A study conducted by Boian S. Alexandrov and colleagues at the Center for Nonlinear Studies at Los Alamos National Laboratory on Terahertz radiation (which is a 1000 times higher in frequency than mm waves) in New Mexico performed mathematical models how terahertz fields interact with double-stranded DNA, showing that, even though involved forces seem to be tiny, nonlinear resonances (although much less likely to form than less-powerful common resonances) could allow terahertz waves to "unzip double-stranded DNA, creating bubbles in the double strand that could significantly interfere with processes such as gene expression and DNA replication". Experimental verification of this simulation was not done and as the effect is frequency dependant the studies do not cover the mm wave region of the spectra were the whole body scanners operate."
http://en.wikipedia.org/wiki/Millimeter_wave_scanner
----
This next article is a really good one:
"Another group of scientists at the University of California, San Francisco, sent a letter to the President's science and technology adviser arguing that the X-ray scanner poses a greater risk than medical X-rays and the radiation absorbed during a flight. In those two cases, the radiation is distributed evenly throughout the body, the doctors say. The radiation from the scanners, however, is embedded in the skin, resulting in a higher concentration of radiation in a given area.
Questions remain including how the X-ray scanners will affect frequent flyers (including businessmen and flight attendants who could go through security anywhere from 200 to 400 times a year), children, pregnant women and travelers with weakened immune systems. There is also a question of what could happen should a machine get stuck or fail, potentially blasting one point on a person's body with excess X-ray radiation.
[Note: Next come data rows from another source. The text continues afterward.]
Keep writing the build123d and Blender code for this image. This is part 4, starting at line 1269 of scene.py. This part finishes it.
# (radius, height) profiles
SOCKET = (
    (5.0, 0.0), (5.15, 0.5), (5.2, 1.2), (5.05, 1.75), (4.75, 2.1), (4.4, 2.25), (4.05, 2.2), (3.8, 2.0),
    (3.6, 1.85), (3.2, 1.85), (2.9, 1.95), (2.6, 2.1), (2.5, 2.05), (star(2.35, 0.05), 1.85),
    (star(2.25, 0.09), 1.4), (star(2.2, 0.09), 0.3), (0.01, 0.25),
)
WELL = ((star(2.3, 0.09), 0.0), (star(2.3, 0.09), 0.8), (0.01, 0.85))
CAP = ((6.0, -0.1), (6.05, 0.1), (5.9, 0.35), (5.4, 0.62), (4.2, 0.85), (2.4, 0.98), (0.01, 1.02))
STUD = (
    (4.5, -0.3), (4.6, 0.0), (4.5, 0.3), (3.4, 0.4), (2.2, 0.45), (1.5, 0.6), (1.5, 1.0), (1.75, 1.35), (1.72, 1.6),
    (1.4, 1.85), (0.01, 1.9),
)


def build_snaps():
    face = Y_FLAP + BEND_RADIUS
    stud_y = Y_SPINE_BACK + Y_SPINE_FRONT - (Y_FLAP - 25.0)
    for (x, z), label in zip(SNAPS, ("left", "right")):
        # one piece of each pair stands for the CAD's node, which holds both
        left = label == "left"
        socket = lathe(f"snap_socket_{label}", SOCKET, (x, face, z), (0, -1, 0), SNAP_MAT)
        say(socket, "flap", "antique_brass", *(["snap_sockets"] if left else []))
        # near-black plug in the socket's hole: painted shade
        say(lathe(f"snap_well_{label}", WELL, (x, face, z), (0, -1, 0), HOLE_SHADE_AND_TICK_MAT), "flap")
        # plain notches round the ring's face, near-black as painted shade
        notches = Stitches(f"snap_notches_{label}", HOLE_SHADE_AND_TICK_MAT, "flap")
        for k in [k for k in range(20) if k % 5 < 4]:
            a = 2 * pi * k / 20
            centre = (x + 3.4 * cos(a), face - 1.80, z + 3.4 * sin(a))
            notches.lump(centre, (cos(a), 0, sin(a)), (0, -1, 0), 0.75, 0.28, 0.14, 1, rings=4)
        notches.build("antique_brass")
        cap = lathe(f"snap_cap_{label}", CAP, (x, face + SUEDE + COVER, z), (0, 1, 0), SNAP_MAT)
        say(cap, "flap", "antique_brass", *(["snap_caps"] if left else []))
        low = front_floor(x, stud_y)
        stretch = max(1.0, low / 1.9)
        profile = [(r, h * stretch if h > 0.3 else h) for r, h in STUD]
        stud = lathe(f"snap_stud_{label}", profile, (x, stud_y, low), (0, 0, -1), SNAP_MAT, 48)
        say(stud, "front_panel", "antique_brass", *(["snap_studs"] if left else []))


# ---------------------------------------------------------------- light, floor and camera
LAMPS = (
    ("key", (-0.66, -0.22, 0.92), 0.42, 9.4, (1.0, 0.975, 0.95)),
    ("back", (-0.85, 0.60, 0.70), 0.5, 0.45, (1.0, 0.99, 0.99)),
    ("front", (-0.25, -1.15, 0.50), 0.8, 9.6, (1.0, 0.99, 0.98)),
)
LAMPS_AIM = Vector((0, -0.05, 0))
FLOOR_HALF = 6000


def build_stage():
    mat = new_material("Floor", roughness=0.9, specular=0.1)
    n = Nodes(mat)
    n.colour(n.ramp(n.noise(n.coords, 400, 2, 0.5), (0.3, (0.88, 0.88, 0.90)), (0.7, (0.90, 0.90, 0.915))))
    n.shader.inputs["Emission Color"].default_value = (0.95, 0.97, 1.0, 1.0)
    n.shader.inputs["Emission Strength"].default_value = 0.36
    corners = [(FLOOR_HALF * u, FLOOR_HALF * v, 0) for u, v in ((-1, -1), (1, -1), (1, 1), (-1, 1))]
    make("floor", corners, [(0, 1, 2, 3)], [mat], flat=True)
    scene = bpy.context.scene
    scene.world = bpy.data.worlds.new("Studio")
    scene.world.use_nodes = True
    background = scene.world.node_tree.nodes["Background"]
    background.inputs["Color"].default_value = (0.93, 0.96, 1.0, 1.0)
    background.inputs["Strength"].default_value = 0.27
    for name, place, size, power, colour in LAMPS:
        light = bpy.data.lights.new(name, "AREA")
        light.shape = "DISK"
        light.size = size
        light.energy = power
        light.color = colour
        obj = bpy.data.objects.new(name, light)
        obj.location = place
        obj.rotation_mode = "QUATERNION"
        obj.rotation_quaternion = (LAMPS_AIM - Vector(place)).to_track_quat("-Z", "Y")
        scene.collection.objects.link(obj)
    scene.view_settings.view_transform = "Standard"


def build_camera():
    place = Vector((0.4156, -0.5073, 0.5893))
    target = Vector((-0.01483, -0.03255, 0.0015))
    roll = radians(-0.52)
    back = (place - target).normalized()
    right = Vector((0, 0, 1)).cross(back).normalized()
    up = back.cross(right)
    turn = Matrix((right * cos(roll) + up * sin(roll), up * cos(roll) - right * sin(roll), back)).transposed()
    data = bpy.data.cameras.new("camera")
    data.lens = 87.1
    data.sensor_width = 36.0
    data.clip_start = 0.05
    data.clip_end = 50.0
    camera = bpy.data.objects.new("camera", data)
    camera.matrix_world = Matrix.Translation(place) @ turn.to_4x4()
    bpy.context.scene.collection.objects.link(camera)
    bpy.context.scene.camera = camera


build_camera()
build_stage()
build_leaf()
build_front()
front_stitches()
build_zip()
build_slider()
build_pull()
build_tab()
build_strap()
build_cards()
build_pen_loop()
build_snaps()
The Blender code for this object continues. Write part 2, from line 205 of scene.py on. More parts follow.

The good news about scanners: Millimeter wave scanners, which are also in use at airports around the country, use very far infrared waves, waves at the opposite end of the electromagnetic spectrum from the dangerous ionizing radiation of X-ray waves. X-rays are shorter waves that can penetrate the skin and alter DNA. Millimeter waves, by contrast, are longer waves that penetrate clothes but stop at the skin. The millimeter scan is akin to a heat lamp and is considered to be far safer than X-ray scanners."
Physics Central - Airport Body Scanners: To Fear or Not to Fear?
----
And finally:
PCWorld - X-Ray Body Scanner Hubbub: The Naked Truth
----
Enjoy
Well done Mr Burton. Scanners create serious legal search, privacy, and child porn issues. The mm-wave technology is so new no long term health studies have been done. Regarding x-rays it is a medical procedure the very young, old, expecting mothers, fair skinned and people (about 5%) with DNA repair issues should avoid the security area in general and scanners in specific. Scatter from open machines and or leakage from luggage x-ray puts all at risk. TSA staff should be classified as radiation workers and be issued dosimeters. Some clever legal word smiting, measurement technical issues and dose calculations let them under the wire.